Nothing should be left out: output all of the entries exactly.
#### RECORDED INFORMATION ####
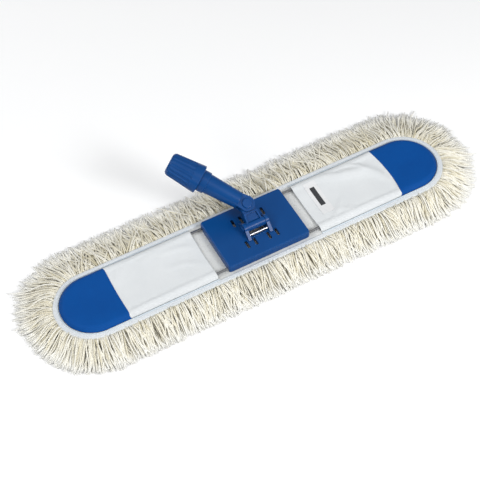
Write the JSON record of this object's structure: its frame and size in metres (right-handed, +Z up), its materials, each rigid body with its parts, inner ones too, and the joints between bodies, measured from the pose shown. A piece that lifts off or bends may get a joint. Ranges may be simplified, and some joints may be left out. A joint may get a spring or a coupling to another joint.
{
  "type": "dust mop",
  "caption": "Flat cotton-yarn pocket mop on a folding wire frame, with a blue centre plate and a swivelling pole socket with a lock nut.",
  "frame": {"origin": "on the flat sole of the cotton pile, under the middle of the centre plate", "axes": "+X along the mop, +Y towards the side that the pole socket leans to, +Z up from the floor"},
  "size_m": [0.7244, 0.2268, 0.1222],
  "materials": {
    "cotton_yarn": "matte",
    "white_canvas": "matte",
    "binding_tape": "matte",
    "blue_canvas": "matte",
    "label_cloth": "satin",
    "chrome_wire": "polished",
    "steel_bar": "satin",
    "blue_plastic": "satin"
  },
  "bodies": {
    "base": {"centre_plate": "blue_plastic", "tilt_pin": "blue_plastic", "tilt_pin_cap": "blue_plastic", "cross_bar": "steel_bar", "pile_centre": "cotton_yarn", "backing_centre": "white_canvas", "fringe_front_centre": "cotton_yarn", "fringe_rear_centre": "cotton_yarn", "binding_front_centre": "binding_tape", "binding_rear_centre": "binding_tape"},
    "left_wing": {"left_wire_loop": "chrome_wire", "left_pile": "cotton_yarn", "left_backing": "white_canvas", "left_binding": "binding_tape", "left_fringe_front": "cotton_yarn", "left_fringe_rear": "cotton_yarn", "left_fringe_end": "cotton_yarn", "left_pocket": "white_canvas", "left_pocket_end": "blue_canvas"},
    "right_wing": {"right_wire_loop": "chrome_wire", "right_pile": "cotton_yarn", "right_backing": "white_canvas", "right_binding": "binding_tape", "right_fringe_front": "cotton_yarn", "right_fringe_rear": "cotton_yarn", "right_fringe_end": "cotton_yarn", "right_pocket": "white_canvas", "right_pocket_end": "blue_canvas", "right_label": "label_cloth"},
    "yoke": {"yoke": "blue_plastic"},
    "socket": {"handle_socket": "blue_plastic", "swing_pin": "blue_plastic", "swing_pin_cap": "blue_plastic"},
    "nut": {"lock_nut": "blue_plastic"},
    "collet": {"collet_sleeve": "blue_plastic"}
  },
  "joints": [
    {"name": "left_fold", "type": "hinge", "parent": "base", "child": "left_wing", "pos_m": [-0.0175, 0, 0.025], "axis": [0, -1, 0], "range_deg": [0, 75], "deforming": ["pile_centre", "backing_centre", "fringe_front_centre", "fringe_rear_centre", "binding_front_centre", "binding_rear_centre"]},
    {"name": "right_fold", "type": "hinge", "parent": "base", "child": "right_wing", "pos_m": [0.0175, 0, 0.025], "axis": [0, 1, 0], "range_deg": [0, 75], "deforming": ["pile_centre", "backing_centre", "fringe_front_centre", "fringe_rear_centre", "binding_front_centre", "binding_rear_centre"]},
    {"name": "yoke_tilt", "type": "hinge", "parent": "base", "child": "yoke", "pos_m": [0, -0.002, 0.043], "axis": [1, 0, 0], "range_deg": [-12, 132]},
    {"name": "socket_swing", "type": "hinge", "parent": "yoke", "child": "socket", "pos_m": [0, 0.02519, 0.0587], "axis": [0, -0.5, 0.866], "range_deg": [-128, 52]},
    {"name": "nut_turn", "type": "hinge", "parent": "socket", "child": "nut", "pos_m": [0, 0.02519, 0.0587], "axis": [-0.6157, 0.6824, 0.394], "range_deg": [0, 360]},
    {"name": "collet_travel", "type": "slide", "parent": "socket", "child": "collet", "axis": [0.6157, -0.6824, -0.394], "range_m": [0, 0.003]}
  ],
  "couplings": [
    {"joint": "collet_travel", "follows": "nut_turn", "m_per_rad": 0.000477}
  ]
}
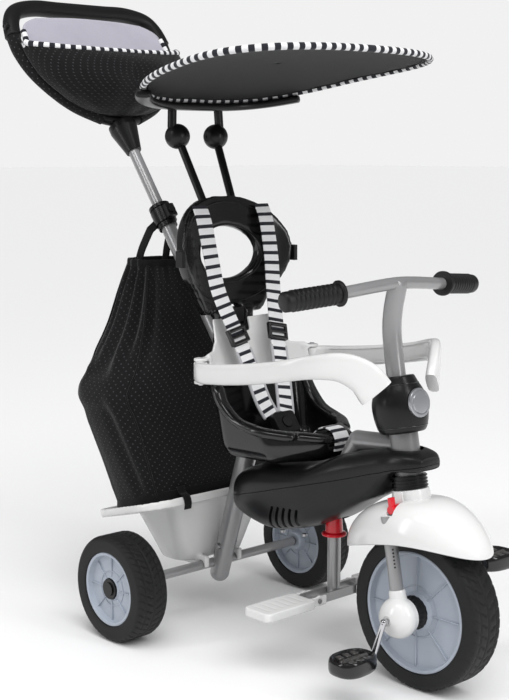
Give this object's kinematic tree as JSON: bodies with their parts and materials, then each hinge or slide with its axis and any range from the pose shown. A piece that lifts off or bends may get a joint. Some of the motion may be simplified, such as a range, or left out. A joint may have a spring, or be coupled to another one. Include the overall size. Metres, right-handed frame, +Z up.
####
SOLUTION TO THE EXERCISE:
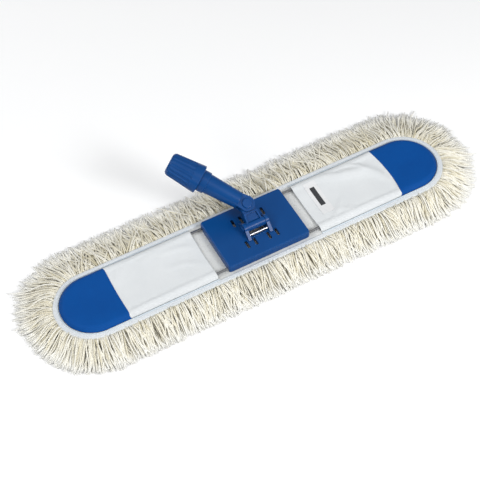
Write the JSON record of this object's structure: its frame and size in metres (right-handed, +Z up), its materials, each rigid body with its parts, inner ones too, and the joints between bodies, measured from the pose shown. A piece that lifts off or bends may get a joint. Ranges may be simplified, and some joints may be left out. A joint may get a spring or a coupling to another joint.
{
  "type": "dust mop",
  "caption": "Flat cotton-yarn pocket mop on a folding wire frame, with a blue centre plate and a swivelling pole socket with a lock nut.",
  "frame": {"origin": "on the flat sole of the cotton pile, under the middle of the centre plate", "axes": "+X along the mop, +Y towards the side that the pole socket leans to, +Z up from the floor"},
  "size_m": [0.7244, 0.2268, 0.1222],
  "materials": {
    "cotton_yarn": "matte",
    "white_canvas": "matte",
    "binding_tape": "matte",
    "blue_canvas": "matte",
    "label_cloth": "satin",
    "chrome_wire": "polished",
    "steel_bar": "satin",
    "blue_plastic": "satin"
  },
  "bodies": {
    "base": {"centre_plate": "blue_plastic", "tilt_pin": "blue_plastic", "tilt_pin_cap": "blue_plastic", "cross_bar": "steel_bar", "pile_centre": "cotton_yarn", "backing_centre": "white_canvas", "fringe_front_centre": "cotton_yarn", "fringe_rear_centre": "cotton_yarn", "binding_front_centre": "binding_tape", "binding_rear_centre": "binding_tape"},
    "left_wing": {"left_wire_loop": "chrome_wire", "left_pile": "cotton_yarn", "left_backing": "white_canvas", "left_binding": "binding_tape", "left_fringe_front": "cotton_yarn", "left_fringe_rear": "cotton_yarn", "left_fringe_end": "cotton_yarn", "left_pocket": "white_canvas", "left_pocket_end": "blue_canvas"},
    "right_wing": {"right_wire_loop": "chrome_wire", "right_pile": "cotton_yarn", "right_backing": "white_canvas", "right_binding": "binding_tape", "right_fringe_front": "cotton_yarn", "right_fringe_rear": "cotton_yarn", "right_fringe_end": "cotton_yarn", "right_pocket": "white_canvas", "right_pocket_end": "blue_canvas", "right_label": "label_cloth"},
    "yoke": {"yoke": "blue_plastic"},
    "socket": {"handle_socket": "blue_plastic", "swing_pin": "blue_plastic", "swing_pin_cap": "blue_plastic"},
    "nut": {"lock_nut": "blue_plastic"},
    "collet": {"collet_sleeve": "blue_plastic"}
  },
  "joints": [
    {"name": "left_fold", "type": "hinge", "parent": "base", "child": "left_wing", "pos_m": [-0.0175, 0, 0.025], "axis": [0, -1, 0], "range_deg": [0, 75], "deforming": ["pile_centre", "backing_centre", "fringe_front_centre", "fringe_rear_centre", "binding_front_centre", "binding_rear_centre"]},
    {"name": "right_fold", "type": "hinge", "parent": "base", "child": "right_wing", "pos_m": [0.0175, 0, 0.025], "axis": [0, 1, 0], "range_deg": [0, 75], "deforming": ["pile_centre", "backing_centre", "fringe_front_centre", "fringe_rear_centre", "binding_front_centre", "binding_rear_centre"]},
    {"name": "yoke_tilt", "type": "hinge", "parent": "base", "child": "yoke", "pos_m": [0, -0.002, 0.043], "axis": [1, 0, 0], "range_deg": [-12, 132]},
    {"name": "socket_swing", "type": "hinge", "parent": "yoke", "child": "socket", "pos_m": [0, 0.02519, 0.0587], "axis": [0, -0.5, 0.866], "range_deg": [-128, 52]},
    {"name": "nut_turn", "type": "hinge", "parent": "socket", "child": "nut", "pos_m": [0, 0.02519, 0.0587], "axis": [-0.6157, 0.6824, 0.394], "range_deg": [0, 360]},
    {"name": "collet_travel", "type": "slide", "parent": "socket", "child": "collet", "axis": [0.6157, -0.6824, -0.394], "range_m": [0, 0.003]}
  ],
  "couplings": [
    {"joint": "collet_travel", "follows": "nut_turn", "m_per_rad": 0.000477}
  ]
}
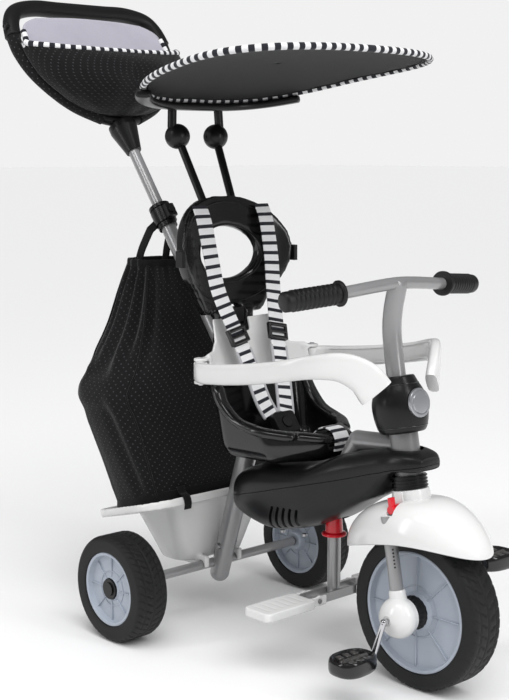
Give this object's kinematic tree as JSON: bodies with their parts and materials, then each hinge or slide with its axis and any range from the pose shown. A piece that lifts off or bends may get a joint. Some of the motion may be simplified, such as a range, or left out. A joint may have a spring, or be coupled to another one. Include the overall size. Metres, right-handed frame, +Z up.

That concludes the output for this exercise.